Adapun alasan penolakan pengesahan draf akhir RKUHP bermasalah yakni:

1. Pasal terkait living law atau hukum yang hidup di masyarakat

Aturan ini merampas kedaulatan masyarakat adat, frasa “hukum yang hidup di masyarakat” berpotensi menjadikan hukum adat disalahgunakan untuk kepentingan pihak tertentu. Selain itu, keberadaan pasal ini dalam RKUHP menjadikan pelaksanaan hukum adat yang sakral bukan lagi pada kewenangan masyarakat adat sendiri melainkan berpindah ke negara: polisi, jaksa, dan hakim. Ini menjadikan masyarakat adat kehilangan hak dalam menentukan nasibnya sendiri.

Selain mengancam masyarakat adat, aturan ini juga mengancam perempuan dan kelompok rentan lainnya. Sebagaimana diketahui, saat ini di Indonesia masih ada ratusan Perda diskriminatif terhadap perempuan dan kelompok rentan lainnya.

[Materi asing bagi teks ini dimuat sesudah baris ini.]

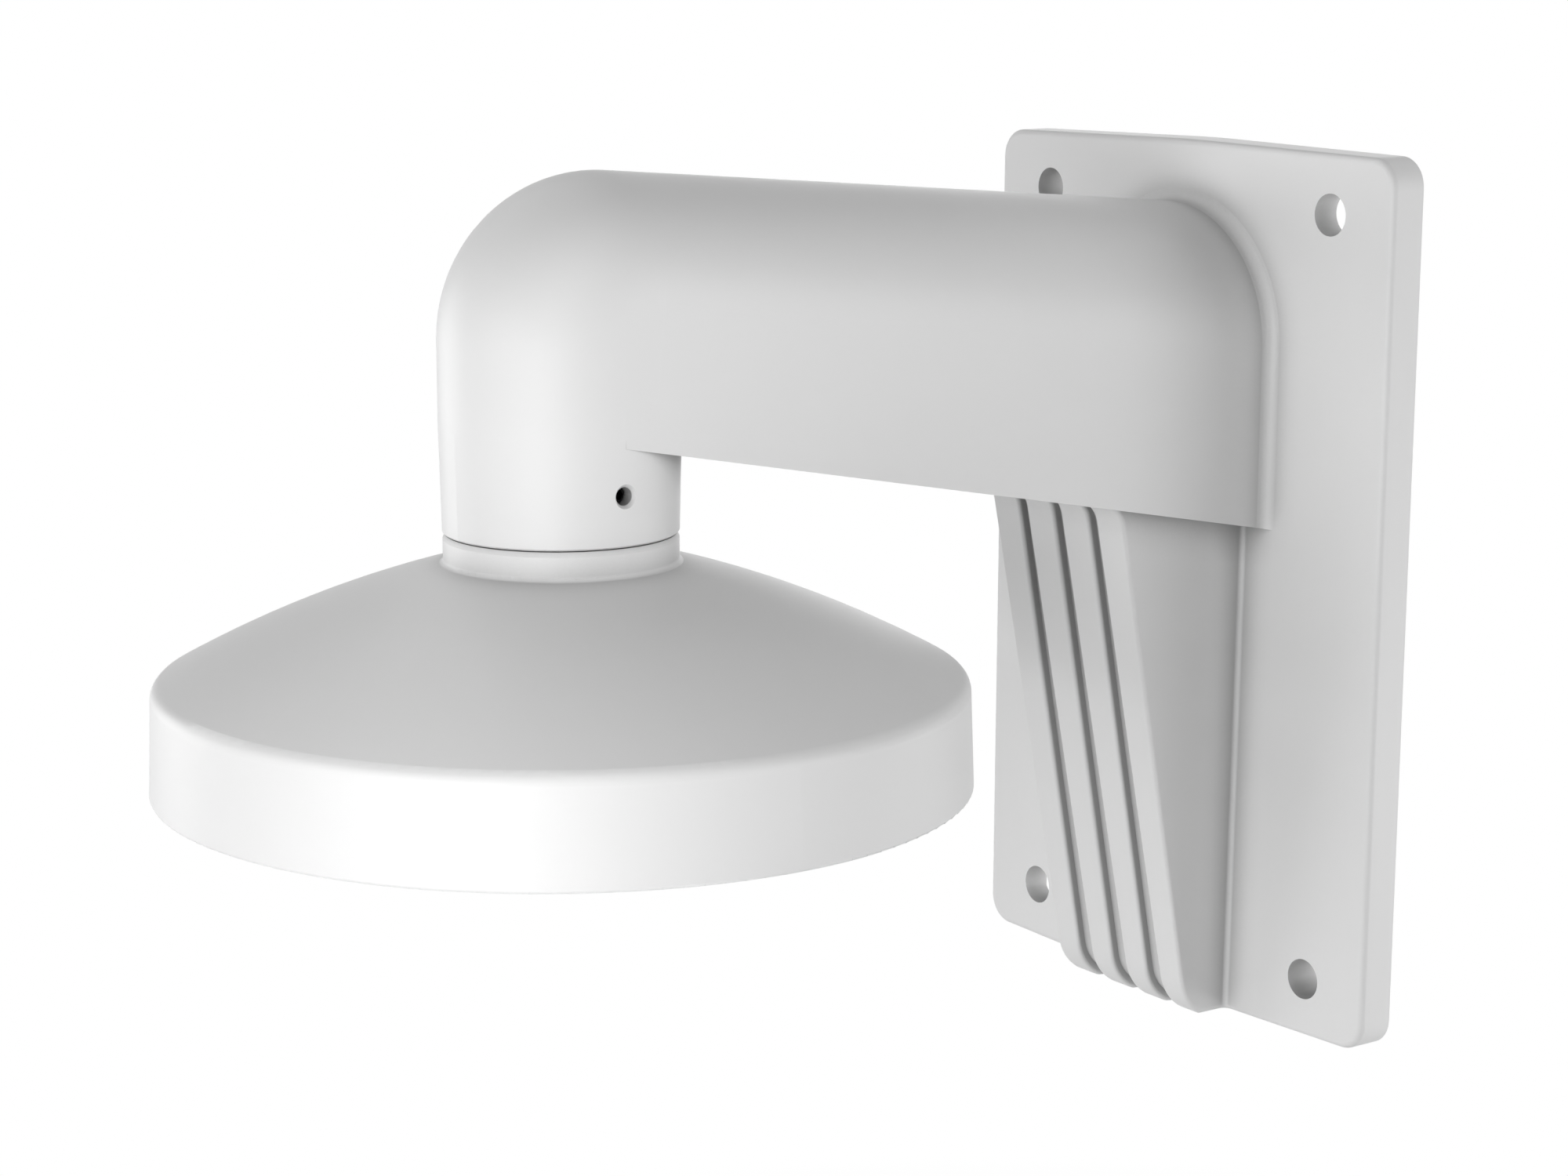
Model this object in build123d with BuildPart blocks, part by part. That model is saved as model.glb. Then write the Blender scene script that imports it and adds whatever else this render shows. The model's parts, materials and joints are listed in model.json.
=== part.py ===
import os
from math import atan
from math import cos
from math import degrees
from math import radians
from math import sin
from math import sqrt

from build123d import *

os.makedirs("parts", exist_ok=True)

# Frame: origin on the wall at the middle of the plate, X across, arm towards -Y, Z up.

# Wall plate
plate_w = 120.0
plate_h = 183.6
plate_edge_t = 8.0
plate_crown = 1.0
plate_corner_r = 6.0
plate_crest_r = 300.0
plate_front_r = 1.2
recess_depth = 2.4
recess_rim = 5.0
recess_side_rim = 10.4
recess_corner_r = 3.0
pad_r = 8.0

# Four fixing holes, set in from the sides and the ends of the plate
hole_side_gap = 17.0
hole_end_gap = 12.8
hole_d = 8.5

# Arm, heights at the wall and slopes outwards
reach = 161.2
arm_half_w = 28.0
arm_crest_z = 78.15
arm_crest_slope = 0.0866
arm_floor_z = 12.05
arm_floor_slope = 0.1922
arm_foot_r = 2.5
arm_root = 2.0
back_cut = 1.0

# Elbow
elbow_r = 22.6
elbow_mouth_r = 22.15
elbow_taper_h = 20.0
elbow_bend_r = 8.0
elbow_end_z = 24.95
elbow_lip = 0.3

# Walls of the casting and its bores
wall_t = 3.5
thread_r = 16.6
thread_h = 21.0

# Gusset under the arm, widths at mid height of the plate and changes per mm of height
gusset_half_w = 21.35
gusset_flank_slope = 0.0089
gusset_draft = 0.9
gusset_front_y = 37.75
gusset_front_slope = 0.198
gusset_toe_r = 11.5
gusset_toe_drop = 1.0
gusset_flare_r = 6.0
gusset_foot_r = 1.1
gusset_sink = 1.5
strip_pitch = 11.1
strip_edge_r = 0.8
groove_w = 1.45
groove_slope = 0.0127
groove_depth = 2.0
groove_lift = 1.0
pocket_half_w = 16.0
pocket_wall_t = 3.5

# Mounting cap
cap_r = 77.5
cap_shoulder_r = 76.7
cap_shoulder_z = -3.0
cap_rim_z = -23.1
cap_dome_sag = 1.85
cap_edge_r = 3.0
cap_lip_r = 0.5
cap_wall_t = 3.0
cap_root_rise = 1.5
neck_r = 22.1
neck_foot_z = 19.4
neck_foot_r = 1.0
neck_chamfer_r = 0.45
neck_chamfer_h = 0.9
joint_gap = 0.25
joint_seat_r = 20.0
spigot_clearance = 0.1
spigot_bore_r = 13.0
spigot_h = 18.0
spigot_lead = 1.0
boss_circle_r = 55.0
boss_r = 4.5
boss_hole_d = 3.3
boss_end_z = -8.0
boss_hole_depth = 10.0

# Tapped side hole of the set screw
screw_z = 34.3
screw_hole_d = 3.4
screw_mouth_d = 5.0
screw_mouth_h = 0.5

# Slack and margin of the tests that pick edges to round
edge_slack = 0.1
edge_margin = 1.0


# Side view lines: height of the crest and of the floor at a distance out from the wall
def crest_at(out):
    return arm_crest_z + arm_crest_slope * out


def floor_at(out):
    return arm_floor_z + arm_floor_slope * out


# Front line of the gusset, or of a line set in behind it
def front_at(z, inset=0.0):
    return inset - gusset_front_y - gusset_front_slope * z


# Half width of the gusset, less towards the toe
def gusset_half_at(z):
    return gusset_half_w + gusset_flank_slope * z


# Half width of a groove, more towards the toe
def groove_half_at(z):
    return groove_w / 2 - groove_slope * z


# Height where the front line meets the floor of the arm
def heel_z(inset=0.0, lift=0.0):
    rise = arm_floor_z + lift + arm_floor_slope * (gusset_front_y - inset)
    return rise / (1 - arm_floor_slope * gusset_front_slope)


# Places worked out from the driving sizes
top_half = plate_h / 2
hole_dx = plate_w - 2 * hole_side_gap
hole_dz = plate_h - 2 * hole_end_gap
crest_angle = degrees(atan(arm_crest_slope))
up_y = sin(radians(crest_angle))
up_z = cos(radians(crest_angle))
bend_y = elbow_bend_r - reach
bend_z = crest_at(-bend_y) - (elbow_bend_r + elbow_r) / up_z
floor_drop = (bend_z - floor_at(-bend_y)) / (up_z + arm_floor_slope * up_y)
floor_t = wall_t * sqrt(1 + arm_floor_slope**2)
toe_y = front_at(-top_half)
stock = plate_w / 2
stock_top = floor_at(stock) + gusset_sink
stock_foot = -top_half - gusset_toe_drop - gusset_sink
pocket_inset = groove_depth + pocket_wall_t
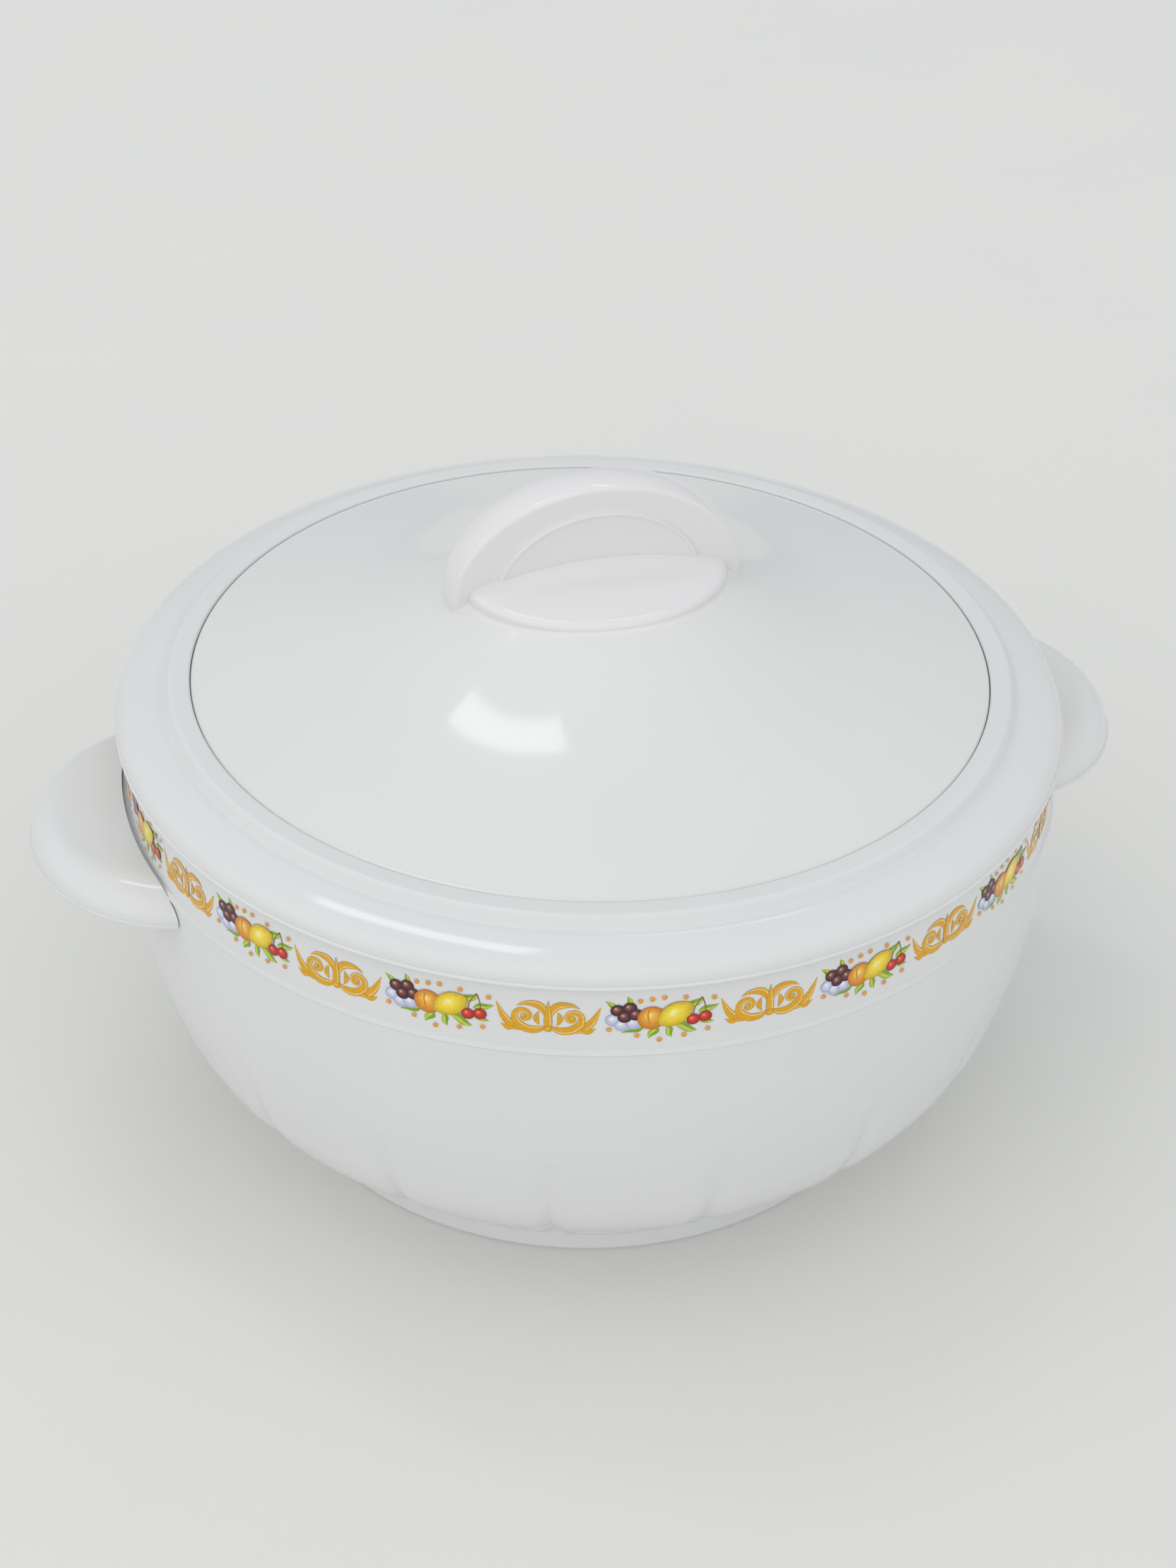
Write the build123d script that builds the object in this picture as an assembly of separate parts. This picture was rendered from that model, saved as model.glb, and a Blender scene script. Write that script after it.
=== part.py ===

2. Pasal terkait pidana mati

Banyak negara di dunia telah menghapus pidana mati karena merampas hak hidup manusia sebagai karunia yang tidak bisa dikurangi atau dicabut oleh siapapun, bahkan oleh negara. Selain itu, banyak kasus telah terjadi dalam pidana mati yakni kesalahan penjatuhan hukuman yang baru diketahui ketika korban telah dieksekusi. Keberadaan pasal terkait pidana mati di RKUHP juga mendapat sorotan Internasional. Dalam Universal Periodic Review (UPR) setidaknya terdapat 69 rekomendasi dari 44 negara baik secara langsung maupun tidak langsung menentang rencana pemerintah Indonesia untuk mengesahkan RKUHP, salah satunya rekomendasi soal moratorium atau penghapusan hukuman mati.

3. Penambahan pemidanaan larangan menyebarkan atau mengembangkan ajaran komunisme/marxisme-leninisme atau paham lain yang bertentangan dengan Pancasila di muka umum

Pasal ini berpotensi mengkriminalisasi setiap orang terutama pihak oposisi pemerintah karena tidak ada penjelasan terkait “paham yang bertentangan dengan Pancasila”. Pasal ini akan menjadi pasal karet dan dapat menghidupkan konsep pidana subversif seperti yang terjadi di era orde baru.

4. Penghinaan terhadap pemerintah dan lembaga negara

Pasal ini berpotensi menjadi pasal karet dan menjadi pasal anti demokrasi karena tidak ada penjelasan terkait kata “penghinaan”. Pasal ini bisa membungkam berpotensi digunakan untuk membungkam kritik terhadap pemerintah dan lembaga negara.

5. Contempt of court

Tidak ada penjelasan yang terang mengenai frasa “penegak hukum” sehingga pasal ini berpotensi mengkriminalisasi advokat yang melawan penguasa. Sebagaimana diketahui, terjadi banyak kasus di persidangan yang menunjukkan bahwa hakim berpihak kepada penguasa. Selain itu, pasal ini juga mengekang kebebasan pers karena larangan mempublikasi proses persidangan secara langsung.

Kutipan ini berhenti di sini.